Given task ▸
Repeat each line exactly, leaving nothing out.

* Start *

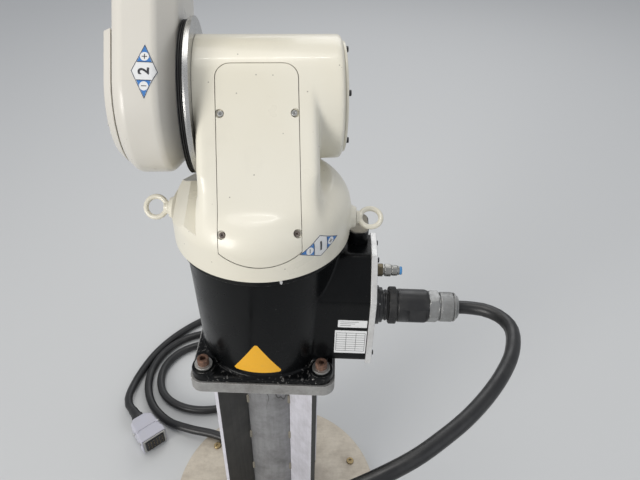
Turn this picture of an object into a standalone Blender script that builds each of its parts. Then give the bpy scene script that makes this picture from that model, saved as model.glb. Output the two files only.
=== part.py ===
"""A compact six-axis industrial robot arm, bolted to a welded pedestal.

Metres, +Z up, origin at the centre of the foot plate's underside. +X points
from the arm towards its connector box, +Y away from the side that is looked
at. Each joint has an empty on its axis, and the pieces that the joint turns
hang on that empty, so every piece is drawn in the frame of its own joint.
"""
import math

import bmesh
import bpy
from mathutils import Matrix, Vector

MM = 0.001

# Fits that every piece shares.
SEAT = 0.3 * MM                 # air between pieces that rest on each other
RUN = 0.5 * MM                  # air between the two faces of a turning joint
OVERRUN = 6.0 * MM              # how far a cutter passes the face that it opens
WELD_DISTANCE = 0.01 * MM       # vertices closer than this are one vertex
ROUND_STEPS = 48                # facets of a large turned piece
SMALL_STEPS = 24                # facets of a small turned piece
ARC_STEPS = 5                   # facets of a rounded corner
SHARP_ANGLE = math.radians(34.0)

# Pedestal: a round foot plate, a tube with four flat fins, a square top plate.
ARM_HEIGHT = 452.0 * MM         # the floor to the arm's mounting face
FOOT_RADIUS = 191.0 * MM
FOOT_THICKNESS = 10.0 * MM
TUBE_RADIUS = 33.2 * MM
FIN_REACH = 95.0 * MM           # the tube's axis to a fin's outer edge
FIN_THICKNESS = 10.0 * MM
FIN_COUNT = 4
TOP_PLATE_SIDE = 198.0 * MM
TOP_PLATE_THICKNESS = 18.3 * MM
TOP_PLATE_CORNER = 17.0 * MM
PLATE_EDGE = 1.2 * MM

# Arm kinematics: distances between the joint axes.
SHOULDER_HEIGHT = 335.0 * MM    # mounting face to joint 2
TURRET_TO_SHOULDER = 140.5 * MM  # the turret's lower edge to joint 2
SHOULDER_OFFSET = 75.0 * MM     # joint 1 to joint 2
LINK_LENGTH = 270.0 * MM        # joint 2 to joint 3
FOREARM_OFFSET = 90.0 * MM      # joint 3 to the forearm's axis
FOREARM_LENGTH = 295.0 * MM     # joint 3 to joint 5, along the forearm
FLANGE_LENGTH = 80.0 * MM       # joint 5 to the tool flange's face
TURRET_YAW = math.radians(5.0)  # how far joint 1 is turned
LINK_LEAN = math.radians(38.0)  # how far the link leans forward from upright

# Base casting, with its bolts and its connector box.
BASE_FLANGE_SIDE = 193.0 * MM
BASE_FLANGE_THICKNESS = 9.0 * MM
BASE_FLANGE_CORNER = 18.0 * MM
BASE_BOSS_RADIUS = 16.5 * MM
BASE_BOSS_HEIGHT = 15.7 * MM
BOLT_PITCH = 160.0 * MM
BASE_FOOT_RADIUS = 93.4 * MM
BASE_TOP_RADIUS = 99.2 * MM
BASE_RING_HEIGHT = 10.5 * MM    # the base casting's top to the turret's lower edge
BASE_EDGE = 3.0 * MM
BASE_RING_RADIUS = 106.5 * MM
TURRET_BOTTOM = SHOULDER_HEIGHT - TURRET_TO_SHOULDER
BASE_TOP = TURRET_BOTTOM - BASE_RING_HEIGHT
WASHER_RADIUS = 12.0 * MM
WASHER_THICKNESS = 3.0 * MM
BOLT_HEAD_RADIUS = 8.0 * MM
BOLT_HEAD_HEIGHT = 10.0 * MM
BOLT_SOCKET_RADIUS = 4.6 * MM
BOLT_SOCKET_DEPTH = 5.0 * MM
BOX_HALF_WIDTH = 66.0 * MM
BOX_BOTTOM = 17.0 * MM
BOX_DROP = 16.0 * MM            # the casting's top to the box's top
BOX_SLOPE_DROP = 42.0 * MM      # the box's top to where its upright sides end
BOX_TOP = BASE_TOP - BOX_DROP
BOX_CORNER_HEIGHT = BOX_TOP - BOX_SLOPE_DROP
BOX_TOP_HALF_WIDTH = 24.0 * MM
BOX_END = 139.4 * MM            # joint 1 to the box's end face
PANEL_THICKNESS = 8.0 * MM
PANEL_LIP = 1.9 * MM            # how far the panel stands out past the box
STOP_LENGTH = 27.0 * MM
STOP_WIDTH = 46.0 * MM
STOP_HEIGHT = 20.0 * MM
STOP_CORNER = 11.0 * MM
STOP_INSET = 3.0 * MM
STOP_SHIFT = 22.0 * MM

# Connectors on the panel.
PLUG_SIDE = -40.0 * MM          # the round connector's place across the panel
PLUG_DROP = 68.0 * MM           # the box's top to the round connector's axis
PLUG_HEIGHT = BOX_TOP - PLUG_DROP
RECEPTACLE_RADIUS = 25.5 * MM
RECEPTACLE_FLANGE = 9.0 * MM
RECEPTACLE_NECK_RADIUS = 19.5 * MM
RECEPTACLE_LENGTH = 17.0 * MM
COUPLING_RADIUS = 24.8 * MM
COUPLING_LENGTH = 11.0 * MM
PLUG_RADIUS = 22.0 * MM
PLUG_LENGTH = 52.0 * MM
GLAND_HEX_RADIUS = 21.5 * MM
GLAND_HEX_LENGTH = 13.0 * MM
GLAND_NUT_RADIUS = 20.0 * MM
GLAND_NUT_LENGTH = 22.0 * MM
GLAND_LIP_RADIUS = 15.0 * MM
GLAND_LIP_LENGTH = 4.0 * MM
FITTING_SIDE = -20.0 * MM       # the air fitting's place across the panel
FITTING_DROP = 25.0 * MM
FITTING_HEIGHT = BOX_TOP - FITTING_DROP
FITTING_HEX_RADIUS = 8.5 * MM
FITTING_BODY_RADIUS = 7.0 * MM
FITTING_COLLET_RADIUS = 5.5 * MM
FITTING_BORE_RADIUS = 3.0 * MM
FITTING_LENGTH = 33.0 * MM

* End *

Exercise output ▸
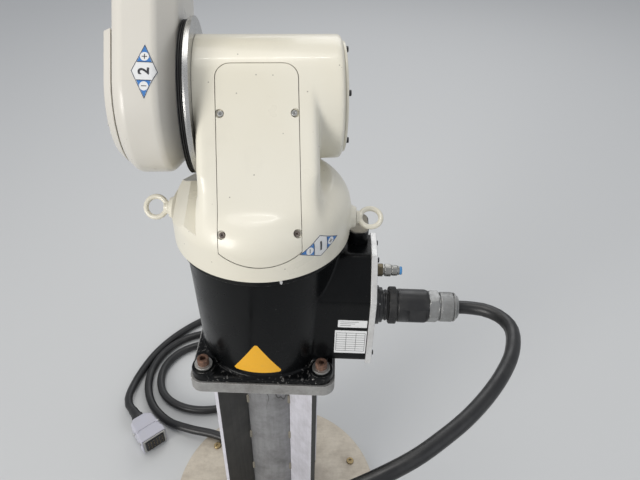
Turn this picture of an object into a standalone Blender script that builds each of its parts. Then give the bpy scene script that makes this picture from that model, saved as model.glb. Output the two files only.
=== part.py ===
"""A compact six-axis industrial robot arm, bolted to a welded pedestal.

Metres, +Z up, origin at the centre of the foot plate's underside. +X points
from the arm towards its connector box, +Y away from the side that is looked
at. Each joint has an empty on its axis, and the pieces that the joint turns
hang on that empty, so every piece is drawn in the frame of its own joint.
"""
import math

import bmesh
import bpy
from mathutils import Matrix, Vector

MM = 0.001

# Fits that every piece shares.
SEAT = 0.3 * MM                 # air between pieces that rest on each other
RUN = 0.5 * MM                  # air between the two faces of a turning joint
OVERRUN = 6.0 * MM              # how far a cutter passes the face that it opens
WELD_DISTANCE = 0.01 * MM       # vertices closer than this are one vertex
ROUND_STEPS = 48                # facets of a large turned piece
SMALL_STEPS = 24                # facets of a small turned piece
ARC_STEPS = 5                   # facets of a rounded corner
SHARP_ANGLE = math.radians(34.0)

# Pedestal: a round foot plate, a tube with four flat fins, a square top plate.
ARM_HEIGHT = 452.0 * MM         # the floor to the arm's mounting face
FOOT_RADIUS = 191.0 * MM
FOOT_THICKNESS = 10.0 * MM
TUBE_RADIUS = 33.2 * MM
FIN_REACH = 95.0 * MM           # the tube's axis to a fin's outer edge
FIN_THICKNESS = 10.0 * MM
FIN_COUNT = 4
TOP_PLATE_SIDE = 198.0 * MM
TOP_PLATE_THICKNESS = 18.3 * MM
TOP_PLATE_CORNER = 17.0 * MM
PLATE_EDGE = 1.2 * MM

# Arm kinematics: distances between the joint axes.
SHOULDER_HEIGHT = 335.0 * MM    # mounting face to joint 2
TURRET_TO_SHOULDER = 140.5 * MM  # the turret's lower edge to joint 2
SHOULDER_OFFSET = 75.0 * MM     # joint 1 to joint 2
LINK_LENGTH = 270.0 * MM        # joint 2 to joint 3
FOREARM_OFFSET = 90.0 * MM      # joint 3 to the forearm's axis
FOREARM_LENGTH = 295.0 * MM     # joint 3 to joint 5, along the forearm
FLANGE_LENGTH = 80.0 * MM       # joint 5 to the tool flange's face
TURRET_YAW = math.radians(5.0)  # how far joint 1 is turned
LINK_LEAN = math.radians(38.0)  # how far the link leans forward from upright

# Base casting, with its bolts and its connector box.
BASE_FLANGE_SIDE = 193.0 * MM
BASE_FLANGE_THICKNESS = 9.0 * MM
BASE_FLANGE_CORNER = 18.0 * MM
BASE_BOSS_RADIUS = 16.5 * MM
BASE_BOSS_HEIGHT = 15.7 * MM
BOLT_PITCH = 160.0 * MM
BASE_FOOT_RADIUS = 93.4 * MM
BASE_TOP_RADIUS = 99.2 * MM
BASE_RING_HEIGHT = 10.5 * MM    # the base casting's top to the turret's lower edge
BASE_EDGE = 3.0 * MM
BASE_RING_RADIUS = 106.5 * MM
TURRET_BOTTOM = SHOULDER_HEIGHT - TURRET_TO_SHOULDER
BASE_TOP = TURRET_BOTTOM - BASE_RING_HEIGHT
WASHER_RADIUS = 12.0 * MM
WASHER_THICKNESS = 3.0 * MM
BOLT_HEAD_RADIUS = 8.0 * MM
BOLT_HEAD_HEIGHT = 10.0 * MM
BOLT_SOCKET_RADIUS = 4.6 * MM
BOLT_SOCKET_DEPTH = 5.0 * MM
BOX_HALF_WIDTH = 66.0 * MM
BOX_BOTTOM = 17.0 * MM
BOX_DROP = 16.0 * MM            # the casting's top to the box's top
BOX_SLOPE_DROP = 42.0 * MM      # the box's top to where its upright sides end
BOX_TOP = BASE_TOP - BOX_DROP
BOX_CORNER_HEIGHT = BOX_TOP - BOX_SLOPE_DROP
BOX_TOP_HALF_WIDTH = 24.0 * MM
BOX_END = 139.4 * MM            # joint 1 to the box's end face
PANEL_THICKNESS = 8.0 * MM
PANEL_LIP = 1.9 * MM            # how far the panel stands out past the box
STOP_LENGTH = 27.0 * MM
STOP_WIDTH = 46.0 * MM
STOP_HEIGHT = 20.0 * MM
STOP_CORNER = 11.0 * MM
STOP_INSET = 3.0 * MM
STOP_SHIFT = 22.0 * MM

# Connectors on the panel.
PLUG_SIDE = -40.0 * MM          # the round connector's place across the panel
PLUG_DROP = 68.0 * MM           # the box's top to the round connector's axis
PLUG_HEIGHT = BOX_TOP - PLUG_DROP
RECEPTACLE_RADIUS = 25.5 * MM
RECEPTACLE_FLANGE = 9.0 * MM
RECEPTACLE_NECK_RADIUS = 19.5 * MM
RECEPTACLE_LENGTH = 17.0 * MM
COUPLING_RADIUS = 24.8 * MM
COUPLING_LENGTH = 11.0 * MM
PLUG_RADIUS = 22.0 * MM
PLUG_LENGTH = 52.0 * MM
GLAND_HEX_RADIUS = 21.5 * MM
GLAND_HEX_LENGTH = 13.0 * MM
GLAND_NUT_RADIUS = 20.0 * MM
GLAND_NUT_LENGTH = 22.0 * MM
GLAND_LIP_RADIUS = 15.0 * MM
GLAND_LIP_LENGTH = 4.0 * MM
FITTING_SIDE = -20.0 * MM       # the air fitting's place across the panel
FITTING_DROP = 25.0 * MM
FITTING_HEIGHT = BOX_TOP - FITTING_DROP
FITTING_HEX_RADIUS = 8.5 * MM
FITTING_BODY_RADIUS = 7.0 * MM
FITTING_COLLET_RADIUS = 5.5 * MM
FITTING_BORE_RADIUS = 3.0 * MM
FITTING_LENGTH = 33.0 * MM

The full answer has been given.